Pre-requisites for industry adoption

However, the PoC also found that there are considerable pre-requisites for industry adoption of such a solution. For instance, all account servicers would first need to migrate from batch to real-time liquidity reporting and processing. Today, 44% of cross border payments exchanged over SWIFT generate a real-time confirmation of debit or credit.

While the DLT application could provide a platform to share the information, significant work and investment would be required to upgrade banks’ back-office applications so that they can feed the platform with real-time updates. The success of any solution will therefore depend upon deep integration with back office systems using APIs. These implementation costs could be significantly lowered should ISO 20022 standards be adopted first.

In addition, a value proposition for each market segment catering for different levels of sophistication, automation of operations and past investments would be key to ensure industry-wide adoption and coexistence.

For instance, the benefits of DLT for the larger clearing banks are less clear since their dependency on external Nostro Servicer providers is reduced overall when compared to mid-tier banks. Larger banks typically manage their key currencies internally and have already invested heavily in highly optimised liquidity and reconciliation tools.

To facilitate improvements in the Nostro process, SWIFT will continue helping its community migrate towards real-time liquidity reporting and processing through SWIFT gpi, and establish a roll-out plan for the community-wide adoption of the UETR.

SWIFT will also initiate an ISO 20022 consultation with its community to assess a timeline and a migration approach towards ISO 20022 as a potential means to reduce integration costs, and will continue to actively promote the re-use of ISO 20022 in the DLT context.

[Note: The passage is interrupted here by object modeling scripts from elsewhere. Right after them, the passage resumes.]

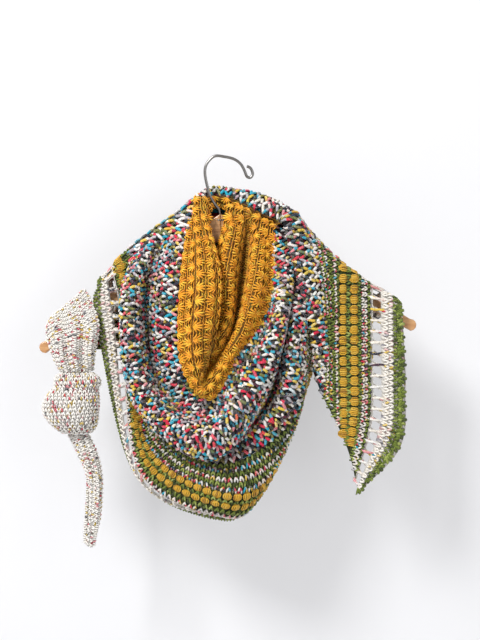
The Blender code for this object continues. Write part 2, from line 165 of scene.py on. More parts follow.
# Fold lines of the wrap that crosses behind the neck from the left shoulder to the right one, from
# its gold inner edge over the crown to the edging. Columns: left shoulder, behind left, behind the
# hook, behind right, right shoulder.
WRAP_ROWS = (
    ("neck edge", (-21, 57, -1), (-12, 58, -16), (8, 63, -20), (32, 73, -19), (54, 80, -8)),
    ("gold roll", (-27, 50, -1), (-13, 50, -14), (9, 55, -15), (37, 69, -8), (58, 79, 3)),
    ("body seam", (-33, 50, -1), (-14, 43, -13), (9, 47, -11), (43, 65, 2), (64, 77, 12)),
    ("crown", (-42, 57, -1), (-18, 36, -21), (10, 37, -21), (47, 46, -11), (79, 69, 6)),
    ("nape", (-58, 69, -1), (-42, 60, -28), (8, 54, -37), (68, 72, -24), (102, 95, -1)),
    ("stripe seam", (-112, 109, -1), (-72, 106, -32), (8, 106, -42), (92, 114, -28), (132, 121, -1)),
    ("puffs end", (-127, 123, -1), (-92, 142, -33), (9, 156, -43), (108, 148, -29), (154, 137, -1)),
    ("ladder start", (-132, 128, -1), (-106, 172, -32), (10, 194, -42), (124, 180, -29), (168, 147, -1)),
    ("edging start", (-144, 140, -1), (-114, 192, -30), (11, 220, -40), (132, 198, -28), (194, 162, -1)),
    ("edging", (-149, 145, -1), (-118, 204, -28), (12, 238, -38), (136, 212, -27), (205, 170, -1)),
)

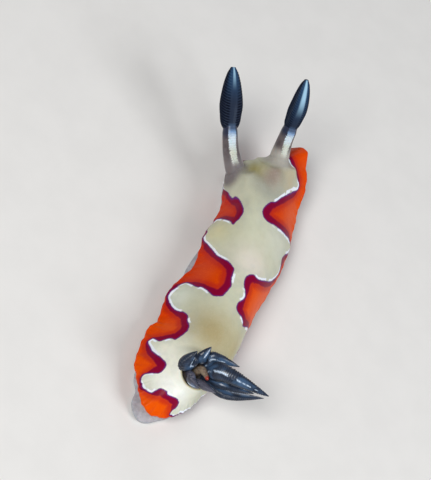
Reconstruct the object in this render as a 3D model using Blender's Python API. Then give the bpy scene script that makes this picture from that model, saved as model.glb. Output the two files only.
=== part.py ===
"""A faithful sea slug at life size, crawling with its head turned to its left.

Metres, +Z up, head towards +Y. The sole of the foot lies on z = 0, with the origin on it.
Each named part of the animal is one closed solid.
"""

import math

import bmesh
import bpy
from mathutils import Vector

MM = 0.001
GAP = 0.3 * MM
# Points nearer than this are one point
WELD = 1e-7

# The top of the back from rear to front: share of the way, then x, y and height in millimetres
BACK = [
    (0.00, -0.30, -8.0, 2.80),
    (0.25, 0.35, -4.8, 3.40),
    (0.50, 0.50, -0.6, 3.60),
    (0.75, -0.10, 4.0, 3.60),
    (1.00, -1.30, 8.0, 3.60),
]

# The margin in rays from the back. A ray's place is 0 to 1 up the right side, 1 to 2 round the head,
# 2 to 3 down the left side and 3 to 4 round the rear. Each row holds the place, how far the mantle
# reaches, how high its rim is, how steeply it hangs in degrees, and how far the foot reaches.
MARGIN = [
    (0.00, 1.90, 1.00, 70, 1.50),
    (0.25, 2.35, 1.00, 80, 1.60),
    (0.50, 2.50, 1.10, 75, 1.70),
    (0.75, 3.65, 1.30, 55, 2.00),
    (1.00, 4.25, 1.70, 30, 2.10),
    (1.10, 4.60, 2.20, 20, 2.00),
    (1.18, 4.65, 2.85, 10, 1.85),
    (1.235, 5.00, 3.20, 8, 1.70),
    (1.30, 4.20, 2.65, 18, 1.50),
    (1.36, 2.60, 1.75, 55, 1.30),
    (1.42, 2.20, 1.55, 64, 1.20),
    (1.56, 2.00, 1.40, 66, 1.10),
    (1.70, 1.60, 1.25, 70, 1.05),
    (1.82, 1.35, 1.10, 74, 1.00),
    (2.00, 1.15, 0.90, 80, 0.90),
    (2.12, 1.35, 0.95, 75, 1.05),
    (2.27, 2.25, 1.05, 65, 1.85),
    (2.42, 2.45, 1.25, 50, 2.60),
    (2.55, 3.20, 1.15, 30, 2.50),
    (2.64, 3.25, 1.10, 28, 2.45),
    (2.74, 3.00, 1.15, 30, 2.35),
    (2.83, 3.20, 1.10, 28, 2.35),
    (3.02, 2.60, 1.00, 40, 2.15),
    (3.14, 2.22, 1.10, 40, 2.05),
    (3.26, 2.15, 1.20, 40, 1.95),
    (3.37, 2.30, 1.22, 40, 2.55),
    (3.50, 2.50, 1.22, 40, 2.85),
    (3.63, 2.25, 1.20, 45, 2.15),
    (3.80, 1.90, 1.15, 55, 1.75),
]
RIM_THICKNESS = 0.5
# How full the back's curve is at its middle, and how far its curve leads into the rim
CROWN_SHARE = 0.6
CROWN_LEAN = 0.3
RIM_LEAD = 0.35
RIM_LEAD_LEAST = 0.6
UNDERSIDE_LEAD = 0.6
WALL_LEAD = 0.35
# Where the mantle ends and the foot begins, and how far the wall between them stays inside both
PARTING_HEIGHT = 1.7
WALL_INSIDE_FOOT = 0.15
WALL_INSIDE_RIM = 0.85
# The foot's side falls steeply, then runs out to a thin edge with a rounded lip
FOOT_EDGE_HEIGHT = 0.32
FOOT_SIDE_DROP = 0.75
FOOT_SIDE_FLARE = 0.35
FOOT_EDGE_RISE = 0.15
FOOT_LIP = (0.04, 0.12)
SOLE_INSET = 0.22
# How finely the body is divided
RAYS_PER_SIDE = 32
RAYS_PER_END = 24
TOP_STEPS = 11
CURVE_STEPS = 4
# How many sides the turned pieces have, and how many rings a feeler's stalk
POCKET_SIDES = 24
COLLAR_SIDES = 18
CLUB_SIDES = 16
STALK_SIDES = 14
STALK_RINGS = 7
PAPILLA_SIDES = 12
TENTACLE_SIDES = 10

# Cuts across the body, as y in millimetres from rear to front, with the parts between them
MANTLE_CUTS = (-3.1, 4.9)
MANTLE_PARTS = ("mantle_rear", "mantle_middle", "mantle_front")
FOOT_CUTS = (-6.4, 3.6)
FOOT_PARTS = ("tail", "foot_middle", "foot_front")
FAR = 30.0

# The line of each rhinophore from its root on the head to its tip, in millimetres
RHINOPHORES = {
    "left": [(-2.45, 7.80, 2.60), (-3.50, 8.65, 3.20), (-4.40, 9.65, 4.00),
             (-5.30, 10.95, 4.90), (-6.30, 12.40, 5.90)],
    "right": [(-0.35, 9.95, 3.50), (-0.70, 10.65, 4.40), (-1.00, 11.25, 5.45),
              (-1.42, 12.02, 6.80), (-2.05, 12.82, 8.30)],
}
COLLAR_TOP = 0.08
STALK_START = 0.125
STALK_END = 0.455
CLUB_START = 0.50
STALK_RADIUS = 0.55
STALK_ROOT_RADIUS = 0.68
CLUB_RADIUS = {"left": 0.80, "right": 0.66}
CLUB_DEPTH = 0.72
# The club's half width along its length, as a share of its widest
CLUB_PROFILE = [(0.0, 0.74), (0.18, 0.90), (0.42, 1.0), (0.7, 0.80), (0.9, 0.50), (1.0, 0.22)]
LAMELLAE = 11
LAMELLA_HEIGHT = 0.09
LAMELLA_SLANT = 0.45
# The slant grows from none over the first rings of the club, and fades over its last ones
SLANT_RINGS = 4
# The way that the feelers' backs face, as right, forward and up
FEELER_BACK = (0.3, -0.7, 0.65)
# The collar round each feeler's root: how far it stands off the stalk, and how far below its top
COLLAR_OUTLINE = [(0.36, -1.05), (0.26, -0.70), (0.14, -0.38), (0.05, -0.12), (0.0, 0.0)]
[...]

The PoC also showed that further progress is needed on the DLT technology itself, before it will be ready to support production-grade applications in large-scale, mission-critical global infrastructures.

For example, while 528 channels were required in the PoC to ensure Nostro accounts would only be stored on the nodes of their account servicers and owners, to productise the solution, more than 100,000 channels would need to be established and maintained, covering all existing Nostro relationships, presenting significant operational challenges. 

Stephen Gilderdale, Chief Platform Officer, SWIFT, said, “It is a strategic priority for SWIFT to work with new technologies like DLT and incorporate them into key solutions like gpi. We are already working on new PoCs and will continue our R&D efforts to ensure that SWIFT customers will be able to leverage their existing SWIFT infrastructure and connectivity to benefit from blockchain services, whether offered by SWIFT or by third parties, on a secure and trusted platform.”